Ich war in dem Alter viel zu schüchtern, um so zu denken, und leider bin ich es auch heute noch oft. Wie oft verfalle ich noch dem Gedanken, dass es sich nur lohne, Dinge zu tun, die ich richtig gut kann. Dass alles andere peinlich sei. Und das ist vollkommener Quatsch! Ich war damals eine der Schülerinnen, die sich im Französischunterricht immer erst gemeldet haben, wenn sie die zwei, drei Antwortsätze im Kopf schon perfekt durchdekliniert hatten. Bis ich damit fertig war, hatten sich aber Thomas, Oliver oder Frank schon längst gemeldet, um irgendeinen Mumpitz von sich zu geben. Und leider hatten die auch immer eine viel bessere mündliche Note als ich. Und wahrscheinlich hatten die auch viel mehr Freude an Französisch als ich, weil sie viel lockerer waren und nicht so verklemmt rumgegrübelt haben.
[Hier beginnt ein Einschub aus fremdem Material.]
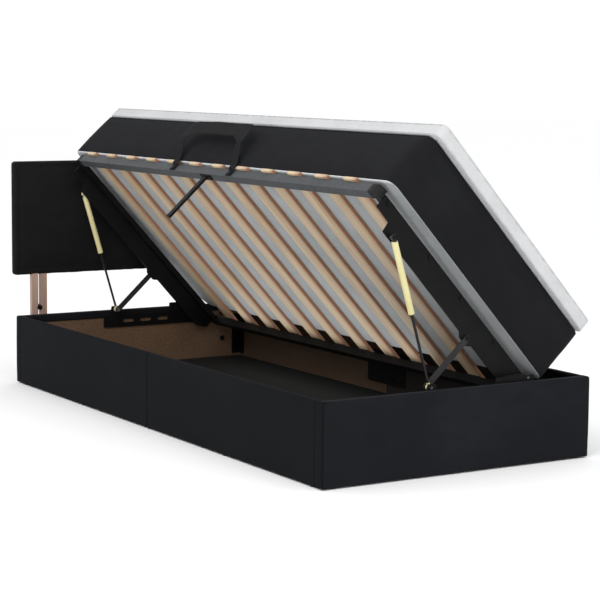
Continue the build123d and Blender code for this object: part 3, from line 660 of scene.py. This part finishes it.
# ------------------------------------------------------------------ mattress
def build_mattress():
    hx, hy, hz = 0.400 - 0.003, 1.00475 - 0.003, 0.090
    centre = np.array([0.400, -0.01175, 0.090])
    xs, ys = ticks(hx, 0.018, 0.034, 6), ticks(hy, 0.018, 0.034, 6)
    zs = ticks(hz, 0.015, 0.010, 4)
    p, faces, side = box_grid(xs, ys, zs)
    flat_z = p[:, 2].copy()
    p = round_off(p, hx, hy, hz, 0.032, 0.005, 0.009, blunt=0.057)
    index = np.where(side == 4, 1, 0)
    ob = make("mattress_cover", to_lid(p + centre), faces, [mattress_velvet, underside], None, index)
    d = np.minimum(hx - np.abs(p[:, 0]), hy - np.abs(p[:, 1]))
    held = np.abs(flat_z) > hz - 0.004
    cap_face = np.abs(flat_z) > hz - 1e-6
    w = np.where(held & (d < 0.02), 1.0, 0.0)
    # where it lies on the slats it stays flat
    y = p[:, 1] + centre[1]
    slat = np.zeros(len(p), bool)
    for k in range(12):
        slat |= np.abs(y - (-0.814 + 0.1497 * k)) < 0.036
    w = np.maximum(w, np.where((flat_z < -hz + 1e-6) & slat, 0.9, 0.0))
    w = np.maximum(w, np.where((flat_z > hz - 1e-6), 0.95, 0.0))
    swell(ob, w, 5.0, 0.0055, shrink=-0.002, bending=2.0)
    q, n = coords(ob), normals(ob)
    lid = p + centre
    border = ~cap_face
    z = lid[:, 2]
    crown = 0.0022 * np.clip(1 - ((z - 0.09) / 0.085) ** 2, 0, 1)
    folds = fractal(lid, (3, 3, 7), 1.3)
    fine = fractal(np.stack([lid[:, 0], lid[:, 1], lid[:, 2] * 2.2], 1), (13, 13, 13), 7.9)
    # the head end bulges most
    bulge = 0.0045 * np.clip(1 - ((z - 0.09) / 0.088) ** 2, 0, 1) * (p[:, 1] > hy - 0.002) * np.clip(
        1 - (np.abs(p[:, 0]) / (hx - 0.02)) ** 6, 0, 1)
    move = border * (crown + bulge + 0.0012 * folds + 0.0006 * fine) + cap_face * (0.0007 * fine)
    put(ob, q + n * move[:, None])
    subdivide(ob)
    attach(ob, "lid")
    for tag, z, inset, r in (("upper", hz - 0.0042, 0.0018, 0.0020),):
        path = [(x, y, z) for x, y in outline(hx - inset, hy - inset, 0.030)]
        seam = loop_tube(f"mattress_piping_{tag}", to_lid(np.array(path) + centre), r, mattress_velvet, "lid", n=7)
        seam.parent = ob
        seam.matrix_parent_inverse = ob.matrix_world.inverted()
    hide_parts("mattress")
    return ob


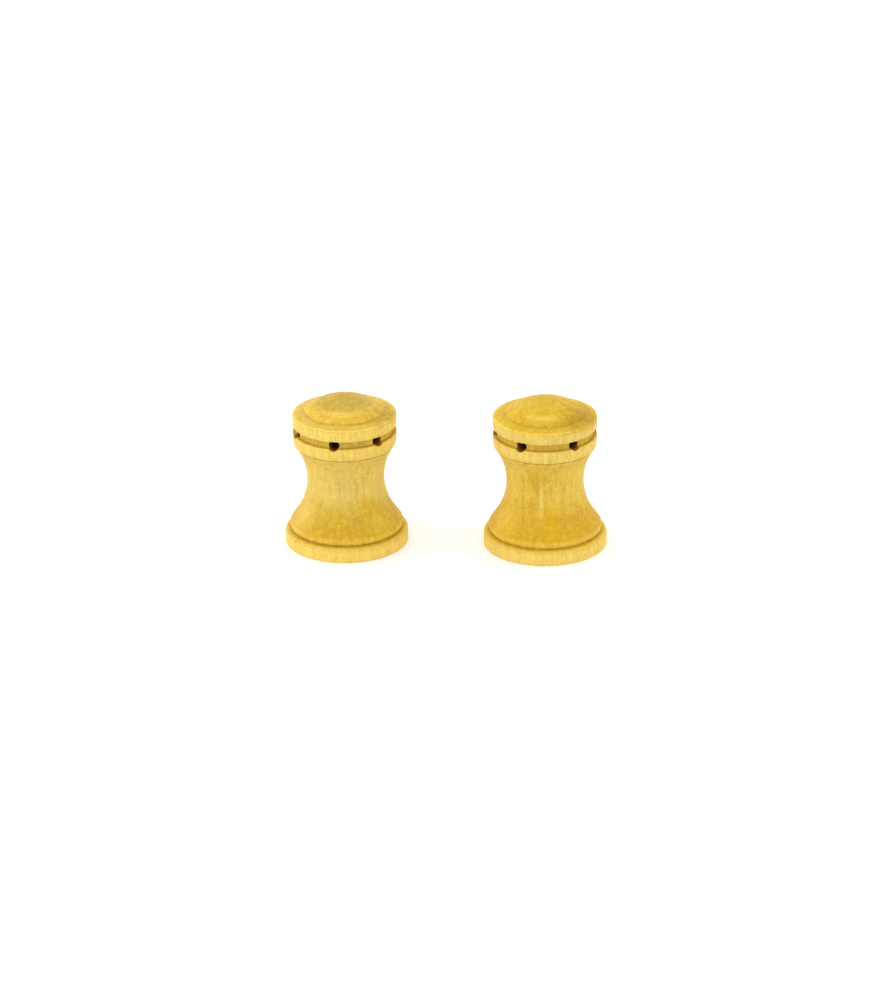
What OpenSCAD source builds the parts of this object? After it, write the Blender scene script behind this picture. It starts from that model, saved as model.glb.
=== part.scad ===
// Salt and pepper shakers: two turned wooden bodies, each with a push-on cap
// and a soft stopper in its base. Millimetres, +Z up, the table at z = 0,
// the origin midway between the two shakers.

/* [Pair] */
// distance between the two shakers' axes
spacing = 74.4; // [60:0.2:120]

/* [Foot] */
// radius of the foot
foot_r = 23; // [22.8:0.1:24]
// height of the foot's flange
foot_h = 5.2; // [5.0:0.1:5.6]
// radius of the rounding on the flange's top edge
foot_edge = 1.1; // [0.8:0.1:1.1]
// inner radius of the ring each shaker stands on
ring_r = 19.3; // [17:0.1:20]

/* [Body] */
// radius of the waist at its narrowest
waist_r = 14.4; // [14:0.1:15.5]
// height of the waist's narrowest point
waist_z = 25.3; // [24.8:0.1:25.8]
// radius of the hollow curve that shapes the waist
waist_arc = 24; // [23.5:0.1:24.5]
// radius of the rounded shoulder above the foot
bead_arc = 3; // [2.8:0.1:3.2]
// largest radius of that rounded shoulder
bead_r = 21.2; // [21:0.1:21.4]
// height of the fine line under the collar
line_z = 38.7; // [38.5:0.1:38.8]
// radius of the collar and the cap
collar_r = 19.3; // [19:0.1:20]
// height of the collar's lip
lip_z = 44.1; // [43.9:0.1:44.5]
// radius of the floor of the groove under the cap
groove_r = 17.8; // [17:0.1:18.2]
// height of the shoulder the cap rests on
shoulder_z = 46.9; // [46.7:0.1:47]
// radius of the bore that holds the salt or pepper
bore_r = 10.5; // [10:0.1:11]

/* [Spigot] */
// radius of the spigot the cap pushes over
spigot_r = 12.5; // [12.3:0.1:13]
// height of the spigot above the shoulder
spigot_h = 4.3; // [3:0.1:4.3]

/* [Pouring holes] */
// diameter of each pouring hole
hole_d = 4; // [2:0.1:4.2]
// height of the holes' centres
hole_z = 45.1; // [45:0.1:45.2]
// number of holes in the salt shaker
salt_holes = 6; // [3:1:8]
// turn of the first salt hole from the front
salt_turn = -7.7; // [-60:0.1:60]
// angle from the first salt hole to the second; the others share the rest
salt_gap = 54.3; // [45:0.1:70]
// number of holes in the pepper shaker
pepper_holes = 6; // [3:1:8]
// turn of the first pepper hole from the front
pepper_turn = -26.3; // [-60:0.1:60]
// angle from the first pepper hole to the second; the others share the rest
pepper_gap = 64.8; // [45:0.1:70]

/* [Cap] */
// height of the cap's rim
rim_h = 4; // [3.6:0.1:4.4]
// radius of the dome where it rises from the ring
dome_r = 15.1; // [14.6:0.1:16]
// height of the dome's edge above the rim
ring_rise = 1.1; // [0.8:0.1:1.4]
// height of the whole shaker
top_z = 57.5; // [57:0.1:58]
// gap round the spigot
socket_gap = 0.05; // [0.02:0.01:0.1]
// depth of the cap's socket
socket_h = 4.5; // [4.4:0.1:5]

/* [Stopper] */
// radius of the recess in the base
recess_r = 14; // [13.6:0.1:15]
// height of the recess
recess_h = 5; // [4.8:0.1:5.6]
// radius of the stopper's flange
flange_r = 13; // [12:0.1:13.4]
// thickness of the flange
flange_t = 1.6; // [1.2:0.1:1.8]
// radius of the stopper's stem
stem_r = 9.8; // [9:0.1:9.9]
// length of the stem
stem_h = 9; // [8:0.1:10]
// gap between the stem's ribs and the bore
rib_gap = 0.05; // [0.02:0.01:0.1]
// width of each rib
rib_w = 1.2; // [0.8:0.1:1.4]
// radius of the half-moon pull tab
tab_r = 7; // [5:0.1:8]
// thickness of the pull tab
tab_t = 2.4; // [1.8:0.1:3]

/* [Hidden] */
$fn = $preview ? 96 : 180;

salt_x = -spacing / 2;
pepper_x = spacing / 2;
pale_wood = [0.86, 0.68, 0.36];
cap_wood = [0.80, 0.62, 0.30];
soft_white = [0.86, 0.85, 0.80];

waist_x = waist_r + waist_arc;
bead_x = bead_r - bead_arc;
arc_overlap = 0.05;
arc_apart = waist_arc + bead_arc - arc_overlap;
bead_z = waist_z - sqrt(pow(arc_apart, 2) - pow(waist_x - bead_x, 2));
meet_r = bead_x + (waist_x - bead_x) * bead_arc / arc_apart;
meet_z = bead_z + (waist_z - bead_z) * bead_arc / arc_apart;
line_r = waist_x - sqrt(pow(waist_arc, 2) - pow(line_z - waist_z, 2));
spigot_top = shoulder_z + spigot_h;
rim_z = shoulder_z + rim_h;
dome_z = rim_z + ring_rise;
dome_h = top_z - dome_z;
dome_arc = (dome_r * dome_r + dome_h * dome_h) / (2 * dome_h);
flange_z = recess_h - flange_t;
tab_h = flange_z - 0.4;
foot_edge_arc = [
  for (a = [0 : 15 : 90])
    [foot_r - foot_edge * (1 - cos(a)), foot_h - foot_edge * (1 - sin(a))]
];

// turn of hole i: the first two by their own angles, the others evenly between
function hole_turn(i, holes, turn, gap) =
  i == 0 ? turn : turn + gap + (i - 1) * (360 - gap) / (holes - 1);

// the foot, the shoulder above it and the hollow waist, as one half section
module waist_section() {
  difference() {
    union() {
      translate([bead_x, bead_z])
        circle(r = bead_arc);
      polygon(concat(
        [
          [bore_r, recess_h], [recess_r, recess_h], [recess_r, 0.8], [ring_r, 0],
          [foot_r - 0.4, 0], [foot_r, 0.4]
        ],
        foot_edge_arc,
        [
          [bead_x, foot_h], [bead_x, bead_z], [meet_r, meet_z], [collar_r + 6, meet_z + 6],
          [collar_r + 6, line_z], [bore_r, line_z]
        ]
      ));
    }
    translate([waist_x, waist_z])
      circle(r = waist_arc);
  }
}

// the collar, the groove under the cap and the spigot, as one half section
// that starts inside the waist and leaves the fine line between them
module collar_section() {
  polygon([
    [bore_r, line_z - 2], [line_r - 2.2, line_z - 2], [line_r - 0.3, line_z + 0.3],
    [line_r + 0.45, line_z + 0.6], [collar_r, line_z + 2.3], [collar_r, lip_z - 0.2],
    [collar_r - 0.2, lip_z], [groove_r, lip_z], [groove_r, shoulder_z],
    [spigot_r, shoulder_z], [spigot_r, spigot_top - 0.4], [spigot_r - 0.4, spigot_top],
    [bore_r, spigot_top]
  ]);
}

module shaker_body(holes, turn, gap) {
  difference() {
    rotate_extrude()
      union() {
        waist_section();
        collar_section();
      }
    for (i = [0 : holes - 1])
      rotate([0, 0, hole_turn(i, holes, turn, gap) - 90])
        translate([bore_r - 4, 0, hole_z])
          rotate([0, 90, 0])
            cylinder(d = hole_d, h = collar_r - bore_r + 8);
  }
}

module shaker_cap() {
  difference() {
    rotate_extrude()
      union() {
        polygon([
          [0, shoulder_z], [collar_r - 0.2, shoulder_z], [collar_r, shoulder_z + 0.2],
          [collar_r, rim_z - 0.2], [collar_r - 0.2, rim_z], [dome_r - 0.6, dome_z],
          [0, dome_z]
        ]);
        intersection() {
          translate([0, top_z - dome_arc])
            circle(r = dome_arc);
          translate([0, rim_z - 0.5])
            square([collar_r, top_z]);
        }
      }
    translate([0, 0, shoulder_z - 1])
      cylinder(r = spigot_r + socket_gap, h = socket_h + 1);
  }
}

module shaker_stopper() {
  rotate_extrude()
    polygon([
      [0, flange_z], [flange_r - 0.4, flange_z], [flange_r, flange_z + 0.4],
      [flange_r, recess_h], [stem_r, recess_h],
      [stem_r, recess_h + 1.6], [bore_r - rib_gap, recess_h + 2],
      [bore_r - rib_gap, recess_h + 2 + rib_w], [stem_r, recess_h + 2.8 + rib_w],
      [stem_r, recess_h + 5.2], [bore_r - rib_gap, recess_h + 5.6],
      [bore_r - rib_gap, recess_h + 5.6 + rib_w], [stem_r - 0.4, recess_h + stem_h],
      [0, recess_h + stem_h]
    ]);
  translate([0, tab_t / 2, flange_z + 0.2])
    rotate([90, 0, 0])
      linear_extrude(tab_t)
        intersection() {
          scale([1, (tab_h + 0.2) / tab_r])
            circle(r = tab_r);
          translate([-tab_r, -tab_h - 0.2])
            square([2 * tab_r, tab_h + 0.2]);
        }
}

module salt_body() {
  color(pale_wood)
    translate([salt_x, 0, 0])
      shaker_body(salt_holes, salt_turn, salt_gap);
}

module salt_cap() {
  color(cap_wood)
    translate([salt_x, 0, 0])
      shaker_cap();
}

module salt_stopper() {
  color(soft_white)
    translate([salt_x, 0, 0])
      shaker_stopper();
}

module pepper_body() {
  color(pale_wood)
    translate([pepper_x, 0, 0])
      shaker_body(pepper_holes, pepper_turn, pepper_gap);
}

module pepper_cap() {
  color(cap_wood)
    translate([pepper_x, 0, 0])
      shaker_cap();
}

module pepper_stopper() {
  color(soft_white)
    translate([pepper_x, 0, 0])
      shaker_stopper();
}

salt_body();
salt_cap();
salt_stopper();
pepper_body();
pepper_cap();
pepper_stopper();
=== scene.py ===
# A pair of turned wooden salt and pepper shakers. Each one is a waisted body with a foot
# and a collar, a domed cap pushed on its spigot, and a soft stopper in its base.
import math

import bpy
from mathutils import Matrix, Vector


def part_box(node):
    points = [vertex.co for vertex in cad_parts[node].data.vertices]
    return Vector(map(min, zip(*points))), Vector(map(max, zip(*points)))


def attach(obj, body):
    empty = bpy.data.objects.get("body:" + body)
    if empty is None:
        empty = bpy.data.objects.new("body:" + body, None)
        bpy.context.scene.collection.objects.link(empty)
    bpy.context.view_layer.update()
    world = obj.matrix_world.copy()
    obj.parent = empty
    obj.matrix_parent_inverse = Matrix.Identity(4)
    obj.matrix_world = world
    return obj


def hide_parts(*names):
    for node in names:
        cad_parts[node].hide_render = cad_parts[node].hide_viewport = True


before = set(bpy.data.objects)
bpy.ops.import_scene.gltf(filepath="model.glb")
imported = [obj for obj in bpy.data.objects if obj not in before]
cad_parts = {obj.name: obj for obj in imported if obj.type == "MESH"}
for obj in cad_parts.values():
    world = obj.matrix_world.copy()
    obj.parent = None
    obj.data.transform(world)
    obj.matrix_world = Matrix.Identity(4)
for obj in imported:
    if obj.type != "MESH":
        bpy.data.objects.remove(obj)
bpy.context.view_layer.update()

MM = 0.001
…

Man kann auch mit viel Spaß Dinge tun, die man überhaupt nicht kann. Ich erinnere mich an einen Abend mit Tante K. vor etlichen Jahren, sie war damals ungefähr 85 Jahre alt. Gerade kam sie von einem Golfurlaub aus Portugal zurück und erzählte mit einer so ansteckenden Fröhlichkeit, dass ihr Golflehrer ihr mehrfach gesagt habe, sie sei wirklich die miserabelste Schülerin, die er je gehabt habe. Dann lachte sie schallend darüber und kippte ihren Fernet Branca runter. Diese Lebenseinstellung funktioniert offenbar, denn Tante K. ist heute 97 und immer noch fröhlich.

„Fake it till you make it“ oder „Act as if“ – los geht’s! Entweder, weil wir es wollen und Freude daran haben, oder weil wir es müssen, es hilft. Meine Freundin M. hat als Kind eine ganze Sprache gefakt! Sie ist in Hannover geboren und aufgewachsen, und als sie 11 Jahre alt war, kamen ihre Eltern auf die unerklärliche Idee, sie solle ab jetzt bei den Großeltern in Sarajevo leben. Fortan musste sie also im damaligen Jugoslawien zur Schule gehen. Serbokroatisch? Fehlanzeige! Konnte M. überhaupt nicht, nur ein paar wenige Worte. Neben den lateinischen Buchstaben konnte sie zwar auch die kyrillischen lesen, aber das war auch schon alles. Sie konnte sich überhaupt nicht unterhalten: „Ich wusste nicht, was die von mir wollten, und ich konnte auch nichts sagen.“ Und dann profitierte sie von ihrem fotografischen Gedächtnis. Sie lernte damit Texte aus Schulbüchern auswendig, von denen sie nichts, aber auch gar nichts, verstand. Und dann sagte sie die auf. Sie fakte also serbokroatisch, bevor sie es verstand. Und irgendwann, ganz schleichend, begann sie, zu verstehen, was sie sagte. Und dann konnte sie es nach einiger Zeit tatsächlich. Langsam, immer besser, richtig gut.

„Fake it till you make it“, das rät uns auch Aristoteles. Der große griechische Philosoph (384-322 v. Chr.) schreibt in seiner „Nikomachischen Ethik“: „Die Tugenden dagegen erlangen wir nach vorausgegangener Tätigkeit, wie dies auch bei den Künsten der Fall ist. Denn was wir tun müssen, nachdem wir es gelernt haben, das lernen wir, indem wir es tun. So wird man durch Bauen ein Baumeister und durch Zitherspielen ein Zitherspieler. Ebenso werden wir aber auch durch gerechtes Handeln gerecht, durch Beobachtung der Mäßigkeit mäßig, durch Werke des Starkmuts starkmütig.“

Wir können Aristoteles lesen. Aber wir können auch einfach in den Garten gehen. Wir sollten dann aber unbedingt darauf achten, dass eine Schaukel und ein Planschbecken in der Nähe sind. „Denken Sie an den betrübenden Kontrast zwischen der strahlenden Intelligenz eines gesunden Kindes und der Denkschwäche des durchschnittlichen Erwachsenen“, schreibt Sigmund Freud in „Die Zukunft einer Illusion“ (1927).